All that and it’s now obsolete, six generations behind, iphone 17 is out. I don’t even know what that’s about.

Where am I going with this? I don’t even know yet. I was fascinated by the tech specs when I started exploring just exactly where are the microphones out of curiosity. I began discovering all kinds of stuff. I love tech specs.

Everybody’s got a phone. Mine isn’t special, it’s very average but near miraculous anyway. When I go out on my bike ride this morning I’ll stuff it into my belly pouch and carry it along. Maybe take a picture or make a voice recorder note or (my weakness) check Facebook for some sign of life from my ‘friends’. Maybe I’ll work on my Substack post while I sip a cappuccino. Maybe I’ll write a poem or compose a dissertation. Maybe I’ll send a text message to a friend. My phone offers unlimited opportunities. I feel bereft without it.

Which is exactly why everyone has a phone and there are cell towers sprouting up everywhere like some kind of modern day forest.

So no music on this post.

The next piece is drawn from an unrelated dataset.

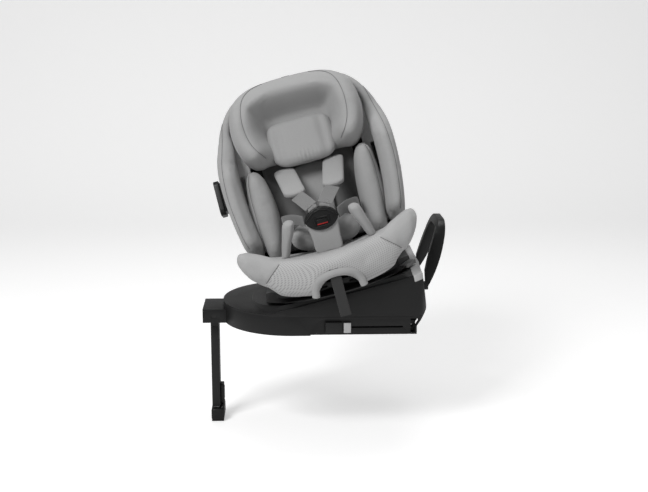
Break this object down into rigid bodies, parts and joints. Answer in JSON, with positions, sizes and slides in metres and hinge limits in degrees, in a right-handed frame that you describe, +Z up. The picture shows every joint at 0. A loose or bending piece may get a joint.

What kind of music could you possibly use to accompany tech specs?

So. So what? So here’s the deal.

Are we all becoming cyborgs? I guess that’s the question. The answer seems to be ‘yes’, after finding this music (now there’s music). Sounds familiar? Almost like you could understand it? It’s R2D2 from Star Wars, 1977. We’ve been programmed to recognize the beeps and boinks as some kind of language since 50 years ago.

Every time we go into a store to buy something we have to communicate with the computer. Stick your card in the machine and wait for approval. Then you can go. There may be a human there or maybe not but your conversation for sure is with the computer.

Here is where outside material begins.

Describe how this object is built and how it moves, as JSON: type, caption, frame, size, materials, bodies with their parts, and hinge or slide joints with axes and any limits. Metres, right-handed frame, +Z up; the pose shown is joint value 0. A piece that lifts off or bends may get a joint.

Well, bippity digital boink bank. We’re all being seduced by the computers then. Huh. Don’t know if I like that. Think I don’t. But can I still think or am I a droid, like Ava in Ex Machina or Roy in Blade Runner. But both of those, er, people strove for some kind of freedom. Do we have to become cyborg before we can become human? Interesting question.

Help me out here. I don’t know the answer.